The required output is the exact run of lines from the line containing "nodes[node].hide_render = nodes[node].hide_viewport" to the line containing "# Camera, at the photograph's viewing angle", inclusive, and nothing besides.

━━━━━ Given information ━━━━━

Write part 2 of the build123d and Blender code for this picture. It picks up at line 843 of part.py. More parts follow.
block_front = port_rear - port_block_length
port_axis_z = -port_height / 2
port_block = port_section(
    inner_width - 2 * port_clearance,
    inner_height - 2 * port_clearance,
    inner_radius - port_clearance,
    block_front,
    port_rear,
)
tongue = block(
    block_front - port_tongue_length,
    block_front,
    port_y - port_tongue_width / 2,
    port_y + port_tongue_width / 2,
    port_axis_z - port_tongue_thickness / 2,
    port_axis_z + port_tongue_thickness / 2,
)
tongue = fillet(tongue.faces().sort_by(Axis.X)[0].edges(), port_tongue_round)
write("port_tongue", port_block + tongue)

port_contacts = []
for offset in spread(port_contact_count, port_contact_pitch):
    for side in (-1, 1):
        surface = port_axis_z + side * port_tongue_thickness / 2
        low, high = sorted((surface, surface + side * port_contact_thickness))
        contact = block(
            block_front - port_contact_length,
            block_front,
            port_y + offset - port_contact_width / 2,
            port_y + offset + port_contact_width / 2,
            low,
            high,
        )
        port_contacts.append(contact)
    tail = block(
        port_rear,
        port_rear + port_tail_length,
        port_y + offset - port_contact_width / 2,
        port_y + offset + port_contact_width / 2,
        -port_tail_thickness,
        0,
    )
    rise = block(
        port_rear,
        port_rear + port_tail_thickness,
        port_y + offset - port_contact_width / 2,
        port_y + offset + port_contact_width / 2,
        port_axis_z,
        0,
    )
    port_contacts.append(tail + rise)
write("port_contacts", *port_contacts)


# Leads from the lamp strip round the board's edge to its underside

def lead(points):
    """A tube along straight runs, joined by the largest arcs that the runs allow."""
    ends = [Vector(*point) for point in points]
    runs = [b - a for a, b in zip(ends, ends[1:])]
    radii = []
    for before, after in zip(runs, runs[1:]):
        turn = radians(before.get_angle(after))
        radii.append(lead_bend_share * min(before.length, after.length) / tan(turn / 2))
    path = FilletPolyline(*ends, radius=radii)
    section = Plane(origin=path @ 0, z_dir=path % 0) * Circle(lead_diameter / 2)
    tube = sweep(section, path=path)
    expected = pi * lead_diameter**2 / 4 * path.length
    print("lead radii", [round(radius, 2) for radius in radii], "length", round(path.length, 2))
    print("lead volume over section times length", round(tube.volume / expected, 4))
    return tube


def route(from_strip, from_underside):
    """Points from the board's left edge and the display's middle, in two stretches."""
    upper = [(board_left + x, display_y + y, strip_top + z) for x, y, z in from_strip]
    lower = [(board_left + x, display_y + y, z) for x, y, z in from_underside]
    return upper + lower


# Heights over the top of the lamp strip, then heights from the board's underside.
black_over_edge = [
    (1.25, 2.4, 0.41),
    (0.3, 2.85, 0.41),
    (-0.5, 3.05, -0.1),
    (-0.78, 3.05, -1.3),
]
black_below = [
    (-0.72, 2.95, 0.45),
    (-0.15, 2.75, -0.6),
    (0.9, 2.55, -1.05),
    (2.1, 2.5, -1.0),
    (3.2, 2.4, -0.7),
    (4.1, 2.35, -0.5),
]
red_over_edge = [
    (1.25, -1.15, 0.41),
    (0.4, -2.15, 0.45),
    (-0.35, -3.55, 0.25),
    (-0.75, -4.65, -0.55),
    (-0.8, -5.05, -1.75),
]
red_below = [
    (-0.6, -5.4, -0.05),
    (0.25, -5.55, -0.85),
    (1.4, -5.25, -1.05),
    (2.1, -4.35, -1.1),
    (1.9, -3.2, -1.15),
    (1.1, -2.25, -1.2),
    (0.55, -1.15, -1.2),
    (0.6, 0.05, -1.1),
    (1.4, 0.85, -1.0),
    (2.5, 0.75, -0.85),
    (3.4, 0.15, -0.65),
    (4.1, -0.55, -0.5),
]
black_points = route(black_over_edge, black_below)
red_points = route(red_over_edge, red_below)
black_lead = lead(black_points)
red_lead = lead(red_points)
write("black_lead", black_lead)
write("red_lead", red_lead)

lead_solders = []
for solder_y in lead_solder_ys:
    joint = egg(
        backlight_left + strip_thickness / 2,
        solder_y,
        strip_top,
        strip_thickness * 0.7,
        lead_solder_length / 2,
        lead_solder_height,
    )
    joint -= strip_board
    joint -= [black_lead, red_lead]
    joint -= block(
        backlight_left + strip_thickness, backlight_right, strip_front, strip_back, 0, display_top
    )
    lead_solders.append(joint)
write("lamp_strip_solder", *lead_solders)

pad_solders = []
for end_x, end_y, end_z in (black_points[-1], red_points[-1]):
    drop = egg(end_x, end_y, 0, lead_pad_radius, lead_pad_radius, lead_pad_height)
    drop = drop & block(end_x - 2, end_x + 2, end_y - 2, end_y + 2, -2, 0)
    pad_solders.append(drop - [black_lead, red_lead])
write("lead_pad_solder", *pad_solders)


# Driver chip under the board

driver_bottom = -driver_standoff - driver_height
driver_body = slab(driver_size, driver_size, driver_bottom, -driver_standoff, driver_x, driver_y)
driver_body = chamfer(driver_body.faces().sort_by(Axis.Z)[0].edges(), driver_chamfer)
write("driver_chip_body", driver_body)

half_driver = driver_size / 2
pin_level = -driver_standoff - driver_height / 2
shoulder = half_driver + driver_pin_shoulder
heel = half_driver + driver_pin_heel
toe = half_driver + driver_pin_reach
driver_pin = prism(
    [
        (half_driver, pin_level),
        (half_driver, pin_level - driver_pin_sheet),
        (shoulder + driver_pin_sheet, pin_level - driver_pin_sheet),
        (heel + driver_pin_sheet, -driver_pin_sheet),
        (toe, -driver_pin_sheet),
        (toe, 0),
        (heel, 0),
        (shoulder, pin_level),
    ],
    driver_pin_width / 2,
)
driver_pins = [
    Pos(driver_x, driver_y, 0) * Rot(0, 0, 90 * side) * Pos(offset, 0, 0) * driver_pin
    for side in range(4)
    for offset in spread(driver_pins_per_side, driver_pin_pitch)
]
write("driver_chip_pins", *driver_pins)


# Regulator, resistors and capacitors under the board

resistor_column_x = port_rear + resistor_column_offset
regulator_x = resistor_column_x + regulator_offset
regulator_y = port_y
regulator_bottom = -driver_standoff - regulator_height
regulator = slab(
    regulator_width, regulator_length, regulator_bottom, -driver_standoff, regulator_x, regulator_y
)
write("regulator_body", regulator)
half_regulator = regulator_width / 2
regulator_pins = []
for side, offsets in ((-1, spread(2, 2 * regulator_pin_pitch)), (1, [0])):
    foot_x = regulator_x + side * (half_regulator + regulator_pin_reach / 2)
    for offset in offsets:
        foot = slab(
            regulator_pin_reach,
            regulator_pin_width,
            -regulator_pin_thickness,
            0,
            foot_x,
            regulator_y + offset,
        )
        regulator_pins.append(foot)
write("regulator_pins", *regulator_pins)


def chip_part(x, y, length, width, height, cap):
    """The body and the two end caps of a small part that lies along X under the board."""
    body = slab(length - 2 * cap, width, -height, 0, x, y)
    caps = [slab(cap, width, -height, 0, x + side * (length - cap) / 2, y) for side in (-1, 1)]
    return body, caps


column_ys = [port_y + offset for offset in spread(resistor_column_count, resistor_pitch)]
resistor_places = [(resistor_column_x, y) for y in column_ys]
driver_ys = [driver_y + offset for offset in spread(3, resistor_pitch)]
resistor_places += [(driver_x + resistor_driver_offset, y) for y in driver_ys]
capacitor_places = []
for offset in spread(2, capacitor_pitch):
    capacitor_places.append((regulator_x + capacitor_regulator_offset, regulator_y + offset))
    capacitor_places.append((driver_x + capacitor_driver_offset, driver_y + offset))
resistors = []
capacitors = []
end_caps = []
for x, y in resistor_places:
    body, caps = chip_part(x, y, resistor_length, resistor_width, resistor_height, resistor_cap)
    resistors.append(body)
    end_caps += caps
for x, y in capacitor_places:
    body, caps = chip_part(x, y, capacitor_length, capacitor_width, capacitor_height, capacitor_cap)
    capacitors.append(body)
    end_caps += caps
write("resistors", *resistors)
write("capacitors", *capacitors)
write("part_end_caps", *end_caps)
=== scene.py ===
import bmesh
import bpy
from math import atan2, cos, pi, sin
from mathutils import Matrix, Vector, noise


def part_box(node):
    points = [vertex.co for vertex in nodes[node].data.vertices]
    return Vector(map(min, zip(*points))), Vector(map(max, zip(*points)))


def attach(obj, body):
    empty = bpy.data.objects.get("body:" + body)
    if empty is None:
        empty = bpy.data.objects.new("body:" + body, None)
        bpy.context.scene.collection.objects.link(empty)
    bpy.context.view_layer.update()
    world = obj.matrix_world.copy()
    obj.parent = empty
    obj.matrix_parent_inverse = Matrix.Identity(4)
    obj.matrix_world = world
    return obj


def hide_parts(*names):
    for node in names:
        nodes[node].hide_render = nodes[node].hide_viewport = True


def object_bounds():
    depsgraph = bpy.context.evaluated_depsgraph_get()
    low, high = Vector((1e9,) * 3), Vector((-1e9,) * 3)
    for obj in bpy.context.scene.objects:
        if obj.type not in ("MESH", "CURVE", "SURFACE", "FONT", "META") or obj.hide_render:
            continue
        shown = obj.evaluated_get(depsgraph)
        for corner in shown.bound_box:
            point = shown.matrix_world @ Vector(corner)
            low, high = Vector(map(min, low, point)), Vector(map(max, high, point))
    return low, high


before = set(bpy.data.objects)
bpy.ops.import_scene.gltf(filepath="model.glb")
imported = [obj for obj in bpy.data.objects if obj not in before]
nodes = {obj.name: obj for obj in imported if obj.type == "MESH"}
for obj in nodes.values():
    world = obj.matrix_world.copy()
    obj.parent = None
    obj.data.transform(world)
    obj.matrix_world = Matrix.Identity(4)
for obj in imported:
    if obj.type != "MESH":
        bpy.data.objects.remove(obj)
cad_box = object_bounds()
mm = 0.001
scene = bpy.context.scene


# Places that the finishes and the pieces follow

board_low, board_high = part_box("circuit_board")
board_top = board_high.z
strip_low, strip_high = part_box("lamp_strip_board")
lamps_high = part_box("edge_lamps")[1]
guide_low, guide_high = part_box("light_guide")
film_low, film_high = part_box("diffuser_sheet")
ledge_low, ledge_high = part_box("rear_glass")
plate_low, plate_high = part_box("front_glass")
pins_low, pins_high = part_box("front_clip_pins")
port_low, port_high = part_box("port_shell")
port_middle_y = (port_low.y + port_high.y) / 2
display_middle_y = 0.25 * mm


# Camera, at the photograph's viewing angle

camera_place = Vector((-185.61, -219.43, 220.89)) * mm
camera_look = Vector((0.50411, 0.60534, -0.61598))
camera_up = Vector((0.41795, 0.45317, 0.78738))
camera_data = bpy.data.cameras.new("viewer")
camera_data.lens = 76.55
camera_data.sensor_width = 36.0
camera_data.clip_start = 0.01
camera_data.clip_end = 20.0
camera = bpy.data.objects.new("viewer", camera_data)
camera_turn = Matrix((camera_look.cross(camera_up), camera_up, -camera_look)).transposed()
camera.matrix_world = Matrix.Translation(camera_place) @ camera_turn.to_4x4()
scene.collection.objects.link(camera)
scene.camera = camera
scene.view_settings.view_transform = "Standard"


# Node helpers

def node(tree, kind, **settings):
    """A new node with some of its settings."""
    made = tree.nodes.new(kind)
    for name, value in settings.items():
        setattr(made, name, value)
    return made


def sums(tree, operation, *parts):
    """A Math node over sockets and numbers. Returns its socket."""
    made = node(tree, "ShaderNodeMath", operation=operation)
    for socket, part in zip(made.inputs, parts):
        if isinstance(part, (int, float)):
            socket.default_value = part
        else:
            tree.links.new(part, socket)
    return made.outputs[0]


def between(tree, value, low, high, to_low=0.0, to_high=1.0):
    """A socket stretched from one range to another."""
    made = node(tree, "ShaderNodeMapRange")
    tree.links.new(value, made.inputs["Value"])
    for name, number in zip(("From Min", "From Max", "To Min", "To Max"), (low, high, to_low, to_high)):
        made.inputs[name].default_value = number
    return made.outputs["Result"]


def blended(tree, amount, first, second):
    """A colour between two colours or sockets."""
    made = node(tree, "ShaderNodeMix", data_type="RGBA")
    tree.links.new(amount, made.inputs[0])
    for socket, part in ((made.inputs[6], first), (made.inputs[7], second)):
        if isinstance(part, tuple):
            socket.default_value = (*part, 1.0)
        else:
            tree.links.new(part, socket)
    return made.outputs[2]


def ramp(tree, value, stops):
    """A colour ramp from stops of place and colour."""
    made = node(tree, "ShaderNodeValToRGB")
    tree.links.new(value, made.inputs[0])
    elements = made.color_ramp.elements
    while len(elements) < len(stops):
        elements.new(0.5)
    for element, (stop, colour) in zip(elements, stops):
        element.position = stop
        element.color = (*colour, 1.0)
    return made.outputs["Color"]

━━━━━

> [Output]:
        nodes[node].hide_render = nodes[node].hide_viewport = True


def object_bounds():
    depsgraph = bpy.context.evaluated_depsgraph_get()
    low, high = Vector((1e9,) * 3), Vector((-1e9,) * 3)
    for obj in bpy.context.scene.objects:
        if obj.type not in ("MESH", "CURVE", "SURFACE", "FONT", "META") or obj.hide_render:
            continue
        shown = obj.evaluated_get(depsgraph)
        for corner in shown.bound_box:
            point = shown.matrix_world @ Vector(corner)
            low, high = Vector(map(min, low, point)), Vector(map(max, high, point))
    return low, high


before = set(bpy.data.objects)
bpy.ops.import_scene.gltf(filepath="model.glb")
imported = [obj for obj in bpy.data.objects if obj not in before]
nodes = {obj.name: obj for obj in imported if obj.type == "MESH"}
for obj in nodes.values():
    world = obj.matrix_world.copy()
    obj.parent = None
    obj.data.transform(world)
    obj.matrix_world = Matrix.Identity(4)
for obj in imported:
    if obj.type != "MESH":
        bpy.data.objects.remove(obj)
cad_box = object_bounds()
mm = 0.001
scene = bpy.context.scene


# Places that the finishes and the pieces follow

board_low, board_high = part_box("circuit_board")
board_top = board_high.z
strip_low, strip_high = part_box("lamp_strip_board")
lamps_high = part_box("edge_lamps")[1]
guide_low, guide_high = part_box("light_guide")
film_low, film_high = part_box("diffuser_sheet")
ledge_low, ledge_high = part_box("rear_glass")
plate_low, plate_high = part_box("front_glass")
pins_low, pins_high = part_box("front_clip_pins")
port_low, port_high = part_box("port_shell")
port_middle_y = (port_low.y + port_high.y) / 2
display_middle_y = 0.25 * mm


# Camera, at the photograph's viewing angle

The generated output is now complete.